### [Work to complete]
Copy out each line of the listing that has the word "this" in it.

### [Recorded data]
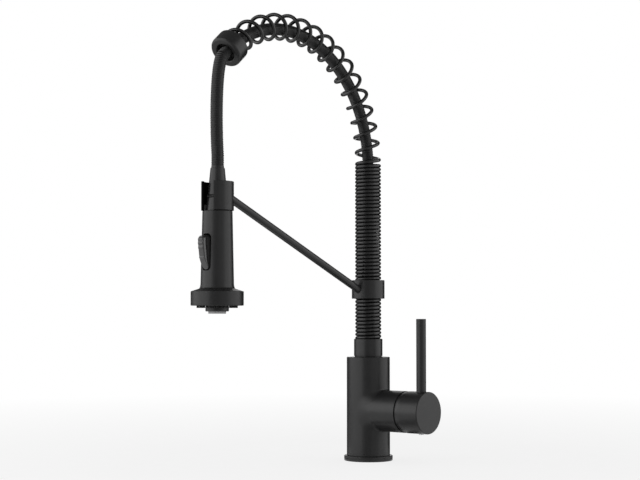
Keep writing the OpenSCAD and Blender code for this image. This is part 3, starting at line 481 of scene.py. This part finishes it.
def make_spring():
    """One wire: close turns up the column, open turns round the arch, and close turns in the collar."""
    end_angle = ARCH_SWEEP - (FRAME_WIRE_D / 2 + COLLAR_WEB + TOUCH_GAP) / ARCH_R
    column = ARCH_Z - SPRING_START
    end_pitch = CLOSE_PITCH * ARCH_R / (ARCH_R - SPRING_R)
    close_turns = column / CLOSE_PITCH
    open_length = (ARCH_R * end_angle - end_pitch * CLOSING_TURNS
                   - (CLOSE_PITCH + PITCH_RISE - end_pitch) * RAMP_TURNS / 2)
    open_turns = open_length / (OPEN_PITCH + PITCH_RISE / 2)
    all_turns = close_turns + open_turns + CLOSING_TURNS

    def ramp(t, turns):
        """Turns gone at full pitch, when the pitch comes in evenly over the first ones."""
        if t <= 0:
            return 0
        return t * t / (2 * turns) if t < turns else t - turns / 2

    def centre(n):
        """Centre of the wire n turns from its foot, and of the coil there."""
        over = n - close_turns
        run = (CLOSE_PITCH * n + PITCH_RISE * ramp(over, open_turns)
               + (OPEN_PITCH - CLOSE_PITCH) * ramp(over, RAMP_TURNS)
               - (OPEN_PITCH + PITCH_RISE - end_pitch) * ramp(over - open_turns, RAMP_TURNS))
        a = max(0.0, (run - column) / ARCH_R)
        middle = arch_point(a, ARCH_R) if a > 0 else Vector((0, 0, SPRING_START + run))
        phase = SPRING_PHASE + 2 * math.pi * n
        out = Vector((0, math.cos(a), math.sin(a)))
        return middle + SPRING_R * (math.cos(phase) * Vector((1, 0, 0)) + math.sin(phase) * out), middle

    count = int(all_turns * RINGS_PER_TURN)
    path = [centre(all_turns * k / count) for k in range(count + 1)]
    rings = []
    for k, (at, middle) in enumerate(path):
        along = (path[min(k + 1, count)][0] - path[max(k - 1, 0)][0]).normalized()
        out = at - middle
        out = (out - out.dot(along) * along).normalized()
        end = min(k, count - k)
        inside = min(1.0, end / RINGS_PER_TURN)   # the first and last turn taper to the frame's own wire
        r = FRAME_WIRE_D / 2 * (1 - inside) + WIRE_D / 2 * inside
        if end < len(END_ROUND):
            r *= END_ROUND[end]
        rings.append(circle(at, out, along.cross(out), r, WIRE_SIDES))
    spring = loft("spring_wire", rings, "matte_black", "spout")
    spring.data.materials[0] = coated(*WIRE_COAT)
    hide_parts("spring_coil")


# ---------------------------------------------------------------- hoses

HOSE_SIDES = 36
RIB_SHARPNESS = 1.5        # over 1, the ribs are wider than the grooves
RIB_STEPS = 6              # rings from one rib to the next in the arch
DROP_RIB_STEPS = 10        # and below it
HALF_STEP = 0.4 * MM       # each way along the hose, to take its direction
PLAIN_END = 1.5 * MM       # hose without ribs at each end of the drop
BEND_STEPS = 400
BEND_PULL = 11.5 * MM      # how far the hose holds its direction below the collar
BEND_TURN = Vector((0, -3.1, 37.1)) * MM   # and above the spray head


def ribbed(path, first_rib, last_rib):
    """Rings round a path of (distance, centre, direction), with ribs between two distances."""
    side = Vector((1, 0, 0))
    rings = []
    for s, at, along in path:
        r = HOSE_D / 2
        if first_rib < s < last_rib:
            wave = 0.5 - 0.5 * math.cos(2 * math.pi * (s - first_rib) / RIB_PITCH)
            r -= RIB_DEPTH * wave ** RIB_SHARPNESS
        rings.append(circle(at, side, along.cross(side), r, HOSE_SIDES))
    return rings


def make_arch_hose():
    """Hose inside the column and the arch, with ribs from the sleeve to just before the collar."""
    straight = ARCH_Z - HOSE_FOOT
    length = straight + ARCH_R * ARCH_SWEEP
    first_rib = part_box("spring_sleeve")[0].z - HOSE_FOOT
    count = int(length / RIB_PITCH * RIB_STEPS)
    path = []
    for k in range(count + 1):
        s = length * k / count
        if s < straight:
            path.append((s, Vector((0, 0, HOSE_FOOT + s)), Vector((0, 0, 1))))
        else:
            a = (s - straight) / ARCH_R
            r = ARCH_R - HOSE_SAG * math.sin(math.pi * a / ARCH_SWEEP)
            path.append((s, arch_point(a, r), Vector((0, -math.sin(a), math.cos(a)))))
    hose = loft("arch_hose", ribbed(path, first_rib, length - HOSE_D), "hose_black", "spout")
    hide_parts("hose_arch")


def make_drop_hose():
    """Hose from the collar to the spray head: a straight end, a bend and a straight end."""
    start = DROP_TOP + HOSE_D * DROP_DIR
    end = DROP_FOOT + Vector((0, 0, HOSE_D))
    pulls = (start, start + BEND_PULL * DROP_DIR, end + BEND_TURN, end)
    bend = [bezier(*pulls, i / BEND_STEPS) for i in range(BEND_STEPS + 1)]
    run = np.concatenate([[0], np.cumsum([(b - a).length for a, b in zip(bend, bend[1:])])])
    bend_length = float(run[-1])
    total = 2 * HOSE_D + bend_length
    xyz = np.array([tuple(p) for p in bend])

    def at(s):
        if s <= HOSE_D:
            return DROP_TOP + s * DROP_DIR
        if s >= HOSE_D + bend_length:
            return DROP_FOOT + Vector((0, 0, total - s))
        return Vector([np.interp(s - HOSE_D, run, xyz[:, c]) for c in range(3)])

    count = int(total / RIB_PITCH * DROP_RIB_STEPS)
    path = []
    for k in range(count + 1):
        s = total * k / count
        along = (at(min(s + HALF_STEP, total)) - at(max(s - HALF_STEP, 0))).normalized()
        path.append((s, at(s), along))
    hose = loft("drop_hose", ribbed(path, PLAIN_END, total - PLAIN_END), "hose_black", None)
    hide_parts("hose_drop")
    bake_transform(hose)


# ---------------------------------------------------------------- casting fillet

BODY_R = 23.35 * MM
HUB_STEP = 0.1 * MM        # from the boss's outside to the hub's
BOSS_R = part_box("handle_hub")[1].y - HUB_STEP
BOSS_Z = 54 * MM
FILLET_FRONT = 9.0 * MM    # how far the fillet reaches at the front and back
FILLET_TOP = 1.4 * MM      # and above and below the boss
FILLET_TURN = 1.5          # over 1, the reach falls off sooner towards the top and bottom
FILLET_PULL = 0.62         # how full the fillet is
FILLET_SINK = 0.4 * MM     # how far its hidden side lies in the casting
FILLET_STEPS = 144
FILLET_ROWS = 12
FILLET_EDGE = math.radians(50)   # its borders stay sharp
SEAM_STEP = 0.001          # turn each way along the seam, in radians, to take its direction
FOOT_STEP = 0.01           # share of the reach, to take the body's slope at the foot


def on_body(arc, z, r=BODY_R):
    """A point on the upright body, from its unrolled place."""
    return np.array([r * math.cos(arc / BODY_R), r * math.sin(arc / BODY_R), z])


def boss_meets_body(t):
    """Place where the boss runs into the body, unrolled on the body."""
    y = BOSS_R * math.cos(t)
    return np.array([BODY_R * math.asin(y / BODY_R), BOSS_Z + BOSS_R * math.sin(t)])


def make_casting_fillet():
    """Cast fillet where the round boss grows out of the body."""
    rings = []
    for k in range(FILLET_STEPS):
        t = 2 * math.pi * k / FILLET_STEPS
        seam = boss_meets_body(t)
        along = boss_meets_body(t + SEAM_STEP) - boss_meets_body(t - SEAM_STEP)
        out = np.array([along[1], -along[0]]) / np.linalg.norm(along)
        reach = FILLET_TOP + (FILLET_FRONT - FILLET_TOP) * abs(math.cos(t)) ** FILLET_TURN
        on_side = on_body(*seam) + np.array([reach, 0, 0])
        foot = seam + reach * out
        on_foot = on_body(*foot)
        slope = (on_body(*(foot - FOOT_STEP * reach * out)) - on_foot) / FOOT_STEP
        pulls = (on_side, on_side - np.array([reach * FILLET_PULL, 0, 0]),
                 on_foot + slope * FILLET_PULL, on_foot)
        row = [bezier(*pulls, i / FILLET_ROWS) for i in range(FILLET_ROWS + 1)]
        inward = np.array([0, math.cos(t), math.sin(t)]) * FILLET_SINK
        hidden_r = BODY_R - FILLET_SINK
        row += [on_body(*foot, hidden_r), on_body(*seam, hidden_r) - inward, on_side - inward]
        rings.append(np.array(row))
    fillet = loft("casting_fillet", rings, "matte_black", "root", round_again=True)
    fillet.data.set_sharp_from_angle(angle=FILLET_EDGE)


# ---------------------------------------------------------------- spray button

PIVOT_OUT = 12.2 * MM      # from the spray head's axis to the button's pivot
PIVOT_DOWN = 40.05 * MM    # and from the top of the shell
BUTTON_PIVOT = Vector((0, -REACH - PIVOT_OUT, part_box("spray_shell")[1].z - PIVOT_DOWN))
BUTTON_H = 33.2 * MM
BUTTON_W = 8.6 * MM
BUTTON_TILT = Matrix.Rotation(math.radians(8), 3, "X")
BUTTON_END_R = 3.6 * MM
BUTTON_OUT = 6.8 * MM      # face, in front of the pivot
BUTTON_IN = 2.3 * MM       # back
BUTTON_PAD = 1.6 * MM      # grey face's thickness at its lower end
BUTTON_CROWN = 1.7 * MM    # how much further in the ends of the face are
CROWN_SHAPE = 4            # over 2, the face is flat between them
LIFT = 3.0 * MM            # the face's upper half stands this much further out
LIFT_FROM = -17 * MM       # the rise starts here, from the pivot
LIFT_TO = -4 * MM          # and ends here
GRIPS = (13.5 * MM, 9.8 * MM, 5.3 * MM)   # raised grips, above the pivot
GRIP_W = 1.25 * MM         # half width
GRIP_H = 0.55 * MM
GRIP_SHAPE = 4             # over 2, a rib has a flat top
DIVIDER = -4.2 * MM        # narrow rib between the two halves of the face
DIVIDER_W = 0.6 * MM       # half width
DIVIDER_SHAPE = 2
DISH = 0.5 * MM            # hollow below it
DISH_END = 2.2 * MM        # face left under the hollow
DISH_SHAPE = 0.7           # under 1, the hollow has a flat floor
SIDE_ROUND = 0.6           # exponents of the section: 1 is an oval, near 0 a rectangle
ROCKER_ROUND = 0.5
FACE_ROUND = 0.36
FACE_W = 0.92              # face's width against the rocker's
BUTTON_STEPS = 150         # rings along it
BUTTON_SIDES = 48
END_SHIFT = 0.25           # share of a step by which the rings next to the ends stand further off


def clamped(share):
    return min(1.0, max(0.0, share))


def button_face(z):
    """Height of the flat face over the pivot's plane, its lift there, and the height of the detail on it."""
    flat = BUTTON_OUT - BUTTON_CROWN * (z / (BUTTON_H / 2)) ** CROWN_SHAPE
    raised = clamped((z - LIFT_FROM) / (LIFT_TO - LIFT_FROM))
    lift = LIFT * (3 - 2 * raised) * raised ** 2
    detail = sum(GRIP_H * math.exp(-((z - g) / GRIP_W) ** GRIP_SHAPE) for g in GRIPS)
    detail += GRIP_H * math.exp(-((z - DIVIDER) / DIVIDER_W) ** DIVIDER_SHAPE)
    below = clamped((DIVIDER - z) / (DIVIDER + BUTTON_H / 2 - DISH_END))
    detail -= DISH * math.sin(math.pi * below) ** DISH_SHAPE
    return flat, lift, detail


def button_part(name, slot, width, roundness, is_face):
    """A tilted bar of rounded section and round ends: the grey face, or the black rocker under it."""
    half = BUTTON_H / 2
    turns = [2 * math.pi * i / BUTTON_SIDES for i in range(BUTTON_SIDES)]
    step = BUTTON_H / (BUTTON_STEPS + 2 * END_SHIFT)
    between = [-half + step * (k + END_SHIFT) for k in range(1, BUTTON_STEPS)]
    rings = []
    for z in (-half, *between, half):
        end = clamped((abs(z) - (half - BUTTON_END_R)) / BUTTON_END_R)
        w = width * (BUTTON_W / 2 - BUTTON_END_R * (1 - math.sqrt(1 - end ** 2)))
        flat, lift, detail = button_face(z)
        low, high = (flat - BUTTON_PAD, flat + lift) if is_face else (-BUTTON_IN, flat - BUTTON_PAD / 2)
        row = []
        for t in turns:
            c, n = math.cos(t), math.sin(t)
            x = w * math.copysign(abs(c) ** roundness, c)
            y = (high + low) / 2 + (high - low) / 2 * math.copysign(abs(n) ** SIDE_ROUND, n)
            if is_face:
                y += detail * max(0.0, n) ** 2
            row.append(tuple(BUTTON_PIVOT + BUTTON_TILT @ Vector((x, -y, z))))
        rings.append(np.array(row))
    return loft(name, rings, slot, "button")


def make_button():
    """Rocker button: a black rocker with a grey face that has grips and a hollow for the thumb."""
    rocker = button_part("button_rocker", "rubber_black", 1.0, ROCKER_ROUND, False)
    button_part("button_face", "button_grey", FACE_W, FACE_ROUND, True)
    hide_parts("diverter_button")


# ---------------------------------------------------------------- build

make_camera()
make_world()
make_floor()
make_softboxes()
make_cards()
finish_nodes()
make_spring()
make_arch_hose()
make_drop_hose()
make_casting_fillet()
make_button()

### [Worked answer]
Keep writing the OpenSCAD and Blender code for this image. This is part 3, starting at line 481 of scene.py. This part finishes it.
LIFT = 3.0 * MM            # the face's upper half stands this much further out